Food Waste Prevention Week: How can gene-edited crops reduce food waste?

gene-edited crops

Food Waste Prevention Week (FWPW) is being celebrated nationwide for the first time this year. Started in 2020 in California, this year’s is being celebrated from April 10-16. The event gained traction in Florida after a school administrator was horrified by the amount of cafeteria food waste she saw. She did a waste audit with students, showing them how much unopened food had been discarded. From there, FWPW began to take off around the country. Each year has seen increased interest in promoting food waste prevention methods through events and contests.

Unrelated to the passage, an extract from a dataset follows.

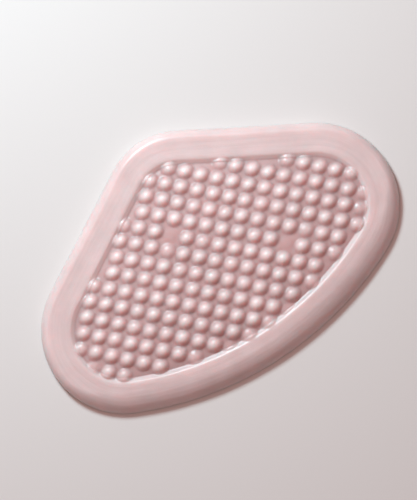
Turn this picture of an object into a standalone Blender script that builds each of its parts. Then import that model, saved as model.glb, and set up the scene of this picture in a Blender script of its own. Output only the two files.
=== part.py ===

Many foods are discarded before reaching the consumer. Estimates show that 7% of postharvest losses occur on the farm, meaning that imperfect foods are thrown away before ever reaching a grocery store. From those that do, more than double that number (17-18%) are wasted by consumer-facing businesses such as restaurants, cafeterias, and households. The biotech industry is seeking to rectify the food waste problem by editing the genes of produce to make them last longer and look better. Such improvements could significantly reduce food waste.

Increased shelf life and reduced greenhouse gas emissions

Gene-edited crops aim to reduce food waste. In 2015, the J.R Simplot Company developed the Innate Potato, a breed of potato that does not bruise and emits less acrylamide, a toxin released when cooking potatoes that can be deadly at high levels. The company’s scientists used CRISPR-Cas9 technology to edit the potato genes, taking favorable traits from various breeds to achieve a product less susceptible to spoilage. The company estimates that $1.7B worth of fresh potatoes are wasted each year due to poor storage and shelf life and believes that its potato can prevent food waste. In 2015, the Innate Potato received FDA approval. Simplot has also partnered with Plant Sciences, Inc. to edit the genes of strawberries to increase shelf life.

In 2016, a researcher at Penn State edited the genes of a white button mushroom to resist browning. It was able to sidestep FDA regulation because it did not qualify for oversight. However, a voluntary review may be requested to ensure consumers feel comfortable eating the product and show that the company did its due diligence.

Food waste contributes significantly to greenhouse gas emissions. There are a variety of programs aimed at tackling food waste by educating consumers and food waste professionals about sell by and expiration dates, encouraging excess food donations, and launching composting programs. However, biotech solutions like gene-edited crops are another key component as food that lasts longer offers a solution at the source of the problem.